The split ring has two additional purposes: firstly it can be very difficult to get a Genie clip through towing eyes mounted on the bibs of some lures, secondly it rotates the Genie clip 90 degrees so it’s vertical down the centerline of the lure. This is important because it evens up the water flow over the lures bib and lessens the impact it can have on swimming action.

As for the clips, I use the genuine “Genie” brand as I’ve had some of the clones let me down. That said this style of clip is perfect for the job as it doesn’t rely on locking a gate to keep it closed. This means there’s little chance of it springing open if it ends up in a tuna’s mouth and the fish chomps away on it. 

For those anglers who don’t like using clips I’ve had great success by upping the leader weight slightly (25 – 30lb fluorocarbon) and using a good loop knot tied directly to the eye on the lure (eliminate the split ring I use with the Genie clip system). Be aware that bibbed lures have a lot of movement/vibration when swimming properly so make sure you regularly check loops for wear and abrasion. When rigging this way I now routinely retie loop knots at the top and bottom of each hour to ensure there’s not a weak link in the chain.

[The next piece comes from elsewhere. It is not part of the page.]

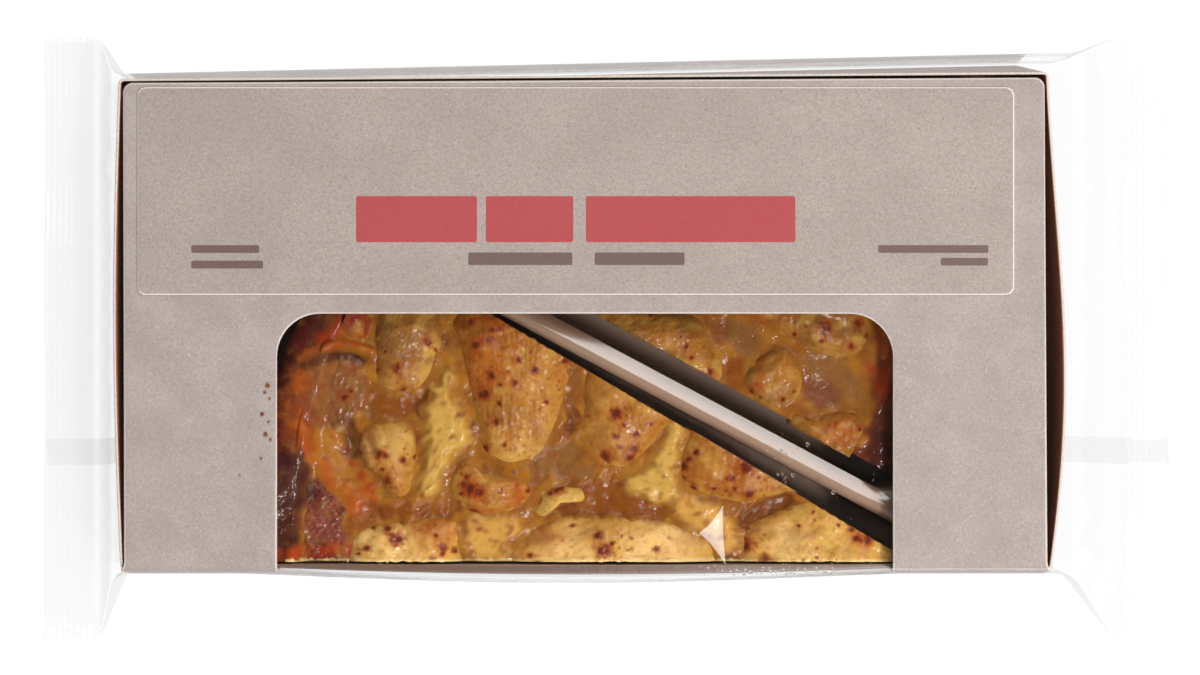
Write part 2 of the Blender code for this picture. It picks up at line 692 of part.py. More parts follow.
def build_slices(crust, custard, apple):
    for number, (place, piece) in enumerate(SLICES.items(), start=1):
        chance = random.Random(40 + number)
        build_pastry(f"pastry_{number}", piece, crust, chance)
        build_custard(f"custard_{number}", piece, custard)
        for index in range(len(APPLES[place])):
            name = f"apple_{number}_{index + 1:02d}"
            build_apple(name, piece, APPLES[place], index, apple, chance)


def main():
    clear_scene()
    board = make_material("uncoated_kraft_board", (0.46, 0.39, 0.37), 0.75)
    paper = make_material("label_paper", (0.43, 0.37, 0.33), 0.6)
    film = make_material("clear_wrapper", (0.85, 0.87, 0.88), 0.1)
    plastic = make_material("brown_tray_plastic", (0.028, 0.018, 0.014), 0.18)
    crust = make_material("baked_shortcrust", (0.33, 0.12, 0.045), 0.6)
    custard = make_material("baked_custard", (0.56, 0.33, 0.07), 0.35)
    apple = make_material("glazed_baked_apple", (0.6, 0.36, 0.12), 0.25)
    build_carton(board)
    build_label(paper)
    build_film_end("film_end_left", 0, film)
    build_film_end("film_end_right", 1, film)
    build_tray(plastic)
    build_slices(crust, custard, apple)


main()
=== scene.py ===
import bmesh
import bpy
import numpy as np
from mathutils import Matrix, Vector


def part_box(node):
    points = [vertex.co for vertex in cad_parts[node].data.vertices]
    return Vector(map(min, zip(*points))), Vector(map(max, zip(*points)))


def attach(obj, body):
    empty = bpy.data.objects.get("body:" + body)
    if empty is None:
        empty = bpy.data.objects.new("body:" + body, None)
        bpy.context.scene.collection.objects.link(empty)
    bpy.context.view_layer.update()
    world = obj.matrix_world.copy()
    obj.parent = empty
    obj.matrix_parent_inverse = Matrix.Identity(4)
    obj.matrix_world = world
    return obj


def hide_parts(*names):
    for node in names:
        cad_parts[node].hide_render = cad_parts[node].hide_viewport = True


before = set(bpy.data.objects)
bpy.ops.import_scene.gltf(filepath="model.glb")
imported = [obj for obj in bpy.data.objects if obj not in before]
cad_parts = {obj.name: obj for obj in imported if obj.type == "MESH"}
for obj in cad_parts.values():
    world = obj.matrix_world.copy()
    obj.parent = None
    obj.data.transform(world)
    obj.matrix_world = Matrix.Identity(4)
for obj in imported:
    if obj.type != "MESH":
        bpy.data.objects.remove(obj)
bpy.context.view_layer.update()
mm = 0.001
print("frame loaded:", len(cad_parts), "nodes")


# Colour and node helpers

def hexColour(code):
    # sRGB hex to linear light: c/12.92 below the knee, ((c + 0.055)/1.055)^2.4 above it
    c = np.array([int(code[i:i + 2], 16) for i in (1, 3, 5)]) / 255
    return (*np.where(c <= 0.04045, c / 12.92, ((c + 0.055) / 1.055) ** 2.4), 1.0)


def addNode(tree, kind, inputs=None, **settings):
    # Adds one node and returns its outputs. The settings are its own properties. An input, by name or number,
    # takes a plain value, a hex colour or the socket that feeds it.
    node = tree.nodes.new("ShaderNode" + kind)
    for key, value in settings.items():
        setattr(node, key, value)
    for key, value in (inputs or {}).items():
        if isinstance(value, bpy.types.NodeSocket):
            tree.links.new(value, node.inputs[key])
        else:
            node.inputs[key].default_value = hexColour(value) if isinstance(value, str) else value
    return node.outputs


def newMaterial(name):
    # A material and its node tree, emptied
    material = bpy.data.materials.new(name)
    material.use_nodes = True
    material.node_tree.nodes.clear()
    return material, material.node_tree


# A MapRange node set so fades in and out as share^2 * (3 - 2 * share), clamped
smooth = {"interpolation_type": "SMOOTHSTEP"}


# Mesh helpers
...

Trebles remain the best performers when targeting skippies and albies. Light gauge hooks work best on smaller lures, heavier gauges offer greater strength, while the short-shank semi-circle design stays pinned better if you accidentally slack line a fish.

Treble hooks

A final note about the hooks I’m using on hard body lures when targeting skippies and albacore: I’m continually experimenting with singles, paired singles, and doubles, but I still find trebles the best. As I mentioned last month many of the smaller lures best suited to chasing tuna will need better hooks than those they’re rigged with, but unless you’ve plenty of experience stay with trebles. They’re easily the most successful at pinning these manic speedsters, and provided you stick with quality they’ll serve you well.